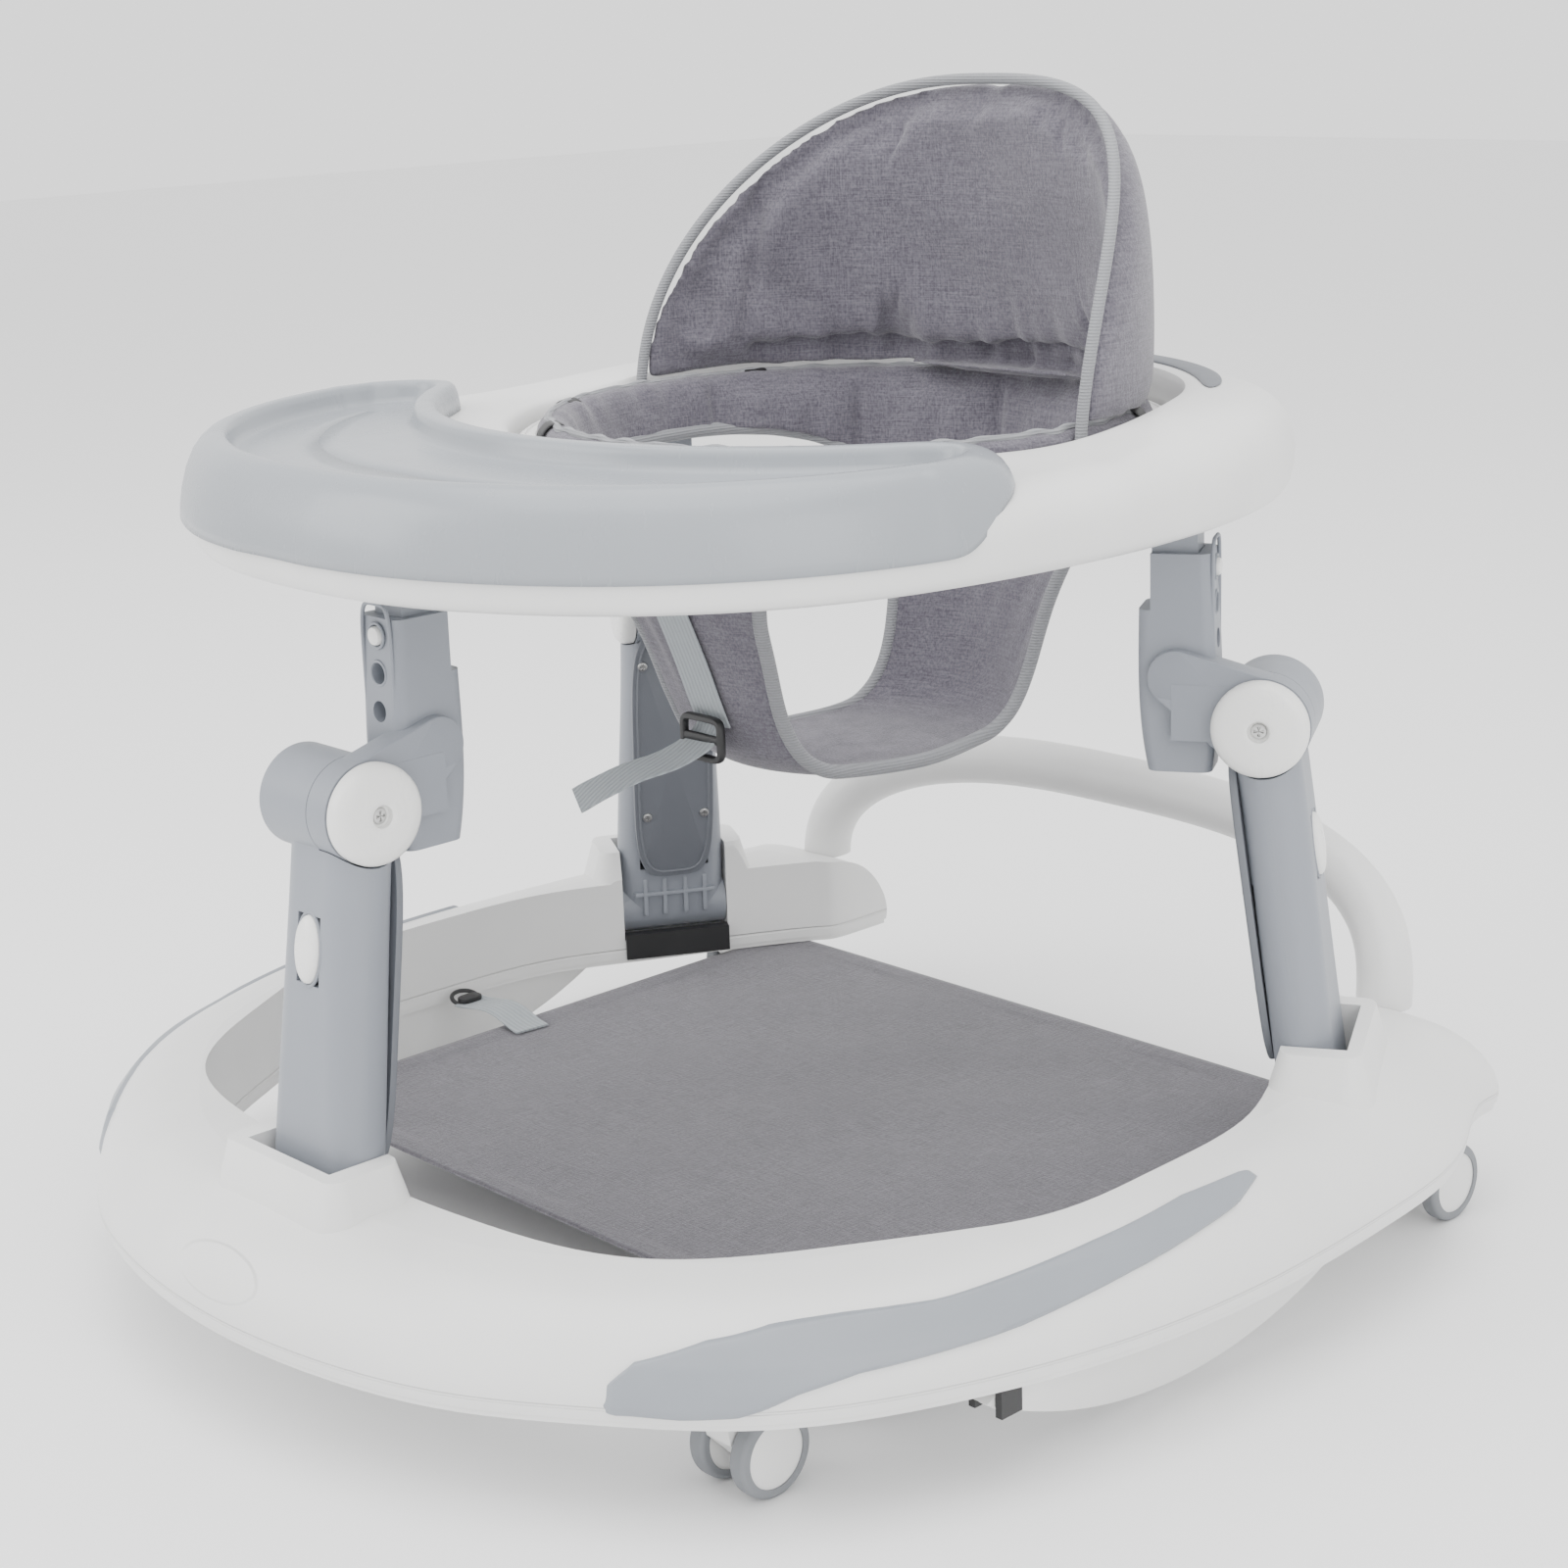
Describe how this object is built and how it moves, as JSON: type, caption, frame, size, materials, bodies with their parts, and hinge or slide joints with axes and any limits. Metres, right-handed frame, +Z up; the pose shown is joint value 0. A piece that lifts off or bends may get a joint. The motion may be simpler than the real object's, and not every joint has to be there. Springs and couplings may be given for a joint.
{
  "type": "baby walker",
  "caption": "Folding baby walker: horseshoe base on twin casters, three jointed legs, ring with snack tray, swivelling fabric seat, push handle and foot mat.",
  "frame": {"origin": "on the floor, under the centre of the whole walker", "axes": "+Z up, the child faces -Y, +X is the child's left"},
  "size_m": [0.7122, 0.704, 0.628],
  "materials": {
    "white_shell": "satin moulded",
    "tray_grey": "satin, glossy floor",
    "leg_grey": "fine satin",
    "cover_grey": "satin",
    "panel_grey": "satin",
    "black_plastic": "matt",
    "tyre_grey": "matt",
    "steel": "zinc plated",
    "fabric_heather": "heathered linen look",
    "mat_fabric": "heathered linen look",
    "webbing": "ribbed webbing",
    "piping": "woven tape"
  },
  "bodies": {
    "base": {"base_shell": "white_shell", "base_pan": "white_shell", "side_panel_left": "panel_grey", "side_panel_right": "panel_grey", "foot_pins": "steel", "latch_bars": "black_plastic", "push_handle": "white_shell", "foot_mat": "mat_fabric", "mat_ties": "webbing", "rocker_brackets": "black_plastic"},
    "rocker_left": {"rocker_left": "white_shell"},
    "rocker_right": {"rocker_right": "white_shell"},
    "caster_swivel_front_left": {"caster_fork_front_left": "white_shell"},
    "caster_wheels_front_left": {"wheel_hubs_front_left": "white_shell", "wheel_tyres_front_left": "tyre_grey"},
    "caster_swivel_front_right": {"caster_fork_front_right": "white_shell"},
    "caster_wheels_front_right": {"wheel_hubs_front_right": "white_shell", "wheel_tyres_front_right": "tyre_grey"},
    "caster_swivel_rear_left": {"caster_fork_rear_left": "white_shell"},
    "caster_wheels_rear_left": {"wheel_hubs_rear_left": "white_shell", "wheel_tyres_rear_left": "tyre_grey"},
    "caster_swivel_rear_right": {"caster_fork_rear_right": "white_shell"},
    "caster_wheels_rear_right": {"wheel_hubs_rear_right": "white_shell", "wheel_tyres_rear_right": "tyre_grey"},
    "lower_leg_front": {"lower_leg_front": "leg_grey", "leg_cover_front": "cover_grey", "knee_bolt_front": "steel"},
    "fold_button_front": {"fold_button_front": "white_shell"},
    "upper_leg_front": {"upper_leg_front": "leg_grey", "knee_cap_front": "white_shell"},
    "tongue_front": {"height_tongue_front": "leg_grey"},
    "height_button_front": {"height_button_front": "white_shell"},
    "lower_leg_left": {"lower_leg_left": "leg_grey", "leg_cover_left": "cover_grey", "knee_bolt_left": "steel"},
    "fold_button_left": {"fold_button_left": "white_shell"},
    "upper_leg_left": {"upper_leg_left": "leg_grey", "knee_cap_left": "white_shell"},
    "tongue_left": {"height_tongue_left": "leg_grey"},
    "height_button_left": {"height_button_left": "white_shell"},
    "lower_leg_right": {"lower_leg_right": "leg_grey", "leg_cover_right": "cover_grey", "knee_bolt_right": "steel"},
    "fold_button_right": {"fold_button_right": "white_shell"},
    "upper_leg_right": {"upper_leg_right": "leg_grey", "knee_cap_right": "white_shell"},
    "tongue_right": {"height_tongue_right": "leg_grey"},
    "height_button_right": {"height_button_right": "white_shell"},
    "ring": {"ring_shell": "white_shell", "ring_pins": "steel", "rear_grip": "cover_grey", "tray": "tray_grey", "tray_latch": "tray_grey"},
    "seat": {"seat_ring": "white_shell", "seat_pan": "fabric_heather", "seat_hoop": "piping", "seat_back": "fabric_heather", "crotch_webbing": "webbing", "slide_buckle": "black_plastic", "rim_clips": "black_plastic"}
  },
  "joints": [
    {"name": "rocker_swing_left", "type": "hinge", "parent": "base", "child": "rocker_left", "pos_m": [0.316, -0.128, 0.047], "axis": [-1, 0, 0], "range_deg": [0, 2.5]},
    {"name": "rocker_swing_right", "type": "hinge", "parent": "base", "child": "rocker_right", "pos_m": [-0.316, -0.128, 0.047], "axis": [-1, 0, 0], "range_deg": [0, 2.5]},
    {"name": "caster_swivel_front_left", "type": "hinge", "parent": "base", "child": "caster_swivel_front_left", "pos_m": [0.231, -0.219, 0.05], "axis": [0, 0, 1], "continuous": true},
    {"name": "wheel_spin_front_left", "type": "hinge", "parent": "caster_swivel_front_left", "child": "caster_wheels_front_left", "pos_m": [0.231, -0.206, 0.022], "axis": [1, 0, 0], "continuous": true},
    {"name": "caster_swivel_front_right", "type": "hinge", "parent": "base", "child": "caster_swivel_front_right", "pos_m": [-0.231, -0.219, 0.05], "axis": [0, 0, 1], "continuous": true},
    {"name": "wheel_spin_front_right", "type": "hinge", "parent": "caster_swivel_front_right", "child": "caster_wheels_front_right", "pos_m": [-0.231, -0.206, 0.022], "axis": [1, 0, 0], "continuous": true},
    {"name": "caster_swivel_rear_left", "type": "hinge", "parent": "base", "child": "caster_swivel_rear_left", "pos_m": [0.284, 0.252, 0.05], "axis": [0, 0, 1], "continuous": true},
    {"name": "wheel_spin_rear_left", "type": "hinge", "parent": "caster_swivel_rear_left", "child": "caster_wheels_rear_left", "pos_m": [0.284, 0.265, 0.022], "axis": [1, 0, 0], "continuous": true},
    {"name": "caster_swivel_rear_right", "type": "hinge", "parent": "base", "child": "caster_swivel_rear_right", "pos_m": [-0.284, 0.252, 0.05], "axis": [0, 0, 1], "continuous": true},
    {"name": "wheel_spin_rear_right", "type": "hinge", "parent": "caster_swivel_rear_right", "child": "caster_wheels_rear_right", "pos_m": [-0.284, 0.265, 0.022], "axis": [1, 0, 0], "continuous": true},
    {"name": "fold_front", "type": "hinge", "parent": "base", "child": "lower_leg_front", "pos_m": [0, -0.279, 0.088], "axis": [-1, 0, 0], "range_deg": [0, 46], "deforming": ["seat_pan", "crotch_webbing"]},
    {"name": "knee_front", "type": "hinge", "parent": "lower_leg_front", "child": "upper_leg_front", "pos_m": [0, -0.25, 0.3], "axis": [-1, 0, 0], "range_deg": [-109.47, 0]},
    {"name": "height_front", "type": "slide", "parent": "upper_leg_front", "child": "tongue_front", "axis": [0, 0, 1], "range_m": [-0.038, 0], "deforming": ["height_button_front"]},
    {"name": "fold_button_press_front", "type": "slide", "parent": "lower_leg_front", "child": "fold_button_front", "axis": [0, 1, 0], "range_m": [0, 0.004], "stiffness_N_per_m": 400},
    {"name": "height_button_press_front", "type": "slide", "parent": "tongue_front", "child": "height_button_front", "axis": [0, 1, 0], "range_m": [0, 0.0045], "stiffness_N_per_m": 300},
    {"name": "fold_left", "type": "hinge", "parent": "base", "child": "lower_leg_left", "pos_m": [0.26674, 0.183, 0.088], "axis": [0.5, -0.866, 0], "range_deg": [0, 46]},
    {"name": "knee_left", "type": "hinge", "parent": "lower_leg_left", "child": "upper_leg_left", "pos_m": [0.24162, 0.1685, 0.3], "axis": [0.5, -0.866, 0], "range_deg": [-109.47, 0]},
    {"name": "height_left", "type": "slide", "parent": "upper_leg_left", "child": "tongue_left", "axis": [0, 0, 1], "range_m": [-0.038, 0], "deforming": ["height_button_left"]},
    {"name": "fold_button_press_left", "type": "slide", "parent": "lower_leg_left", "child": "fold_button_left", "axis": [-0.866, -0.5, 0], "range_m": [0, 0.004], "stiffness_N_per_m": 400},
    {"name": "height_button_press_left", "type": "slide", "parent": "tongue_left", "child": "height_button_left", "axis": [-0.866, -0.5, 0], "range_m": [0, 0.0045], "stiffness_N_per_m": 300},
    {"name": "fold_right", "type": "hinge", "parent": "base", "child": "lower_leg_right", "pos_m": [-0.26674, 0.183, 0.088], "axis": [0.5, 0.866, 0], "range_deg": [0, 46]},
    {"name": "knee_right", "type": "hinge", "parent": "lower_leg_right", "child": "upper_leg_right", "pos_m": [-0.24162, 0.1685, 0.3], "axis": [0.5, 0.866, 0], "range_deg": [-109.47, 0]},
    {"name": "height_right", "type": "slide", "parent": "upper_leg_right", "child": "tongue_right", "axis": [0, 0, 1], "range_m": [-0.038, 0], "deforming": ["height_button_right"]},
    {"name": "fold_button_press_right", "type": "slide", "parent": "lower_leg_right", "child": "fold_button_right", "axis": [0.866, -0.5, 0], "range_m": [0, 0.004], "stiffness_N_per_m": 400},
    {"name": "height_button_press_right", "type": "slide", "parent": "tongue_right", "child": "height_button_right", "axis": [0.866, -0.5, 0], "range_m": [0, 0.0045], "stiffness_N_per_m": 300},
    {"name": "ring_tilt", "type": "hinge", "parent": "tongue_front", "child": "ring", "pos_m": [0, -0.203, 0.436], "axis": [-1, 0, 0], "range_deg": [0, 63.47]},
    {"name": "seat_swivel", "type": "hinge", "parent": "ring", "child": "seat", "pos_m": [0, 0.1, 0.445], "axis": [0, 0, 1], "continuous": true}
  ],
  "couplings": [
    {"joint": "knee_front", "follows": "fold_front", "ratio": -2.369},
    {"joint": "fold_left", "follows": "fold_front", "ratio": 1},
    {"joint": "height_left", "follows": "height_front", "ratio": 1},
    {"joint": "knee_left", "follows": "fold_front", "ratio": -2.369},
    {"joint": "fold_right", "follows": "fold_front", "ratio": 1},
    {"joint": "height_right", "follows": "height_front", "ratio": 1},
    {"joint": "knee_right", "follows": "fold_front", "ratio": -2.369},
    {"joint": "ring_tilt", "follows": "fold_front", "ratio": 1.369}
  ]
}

Written problem - Return nothing except the number of lines that include the string "materials".

Task output - 2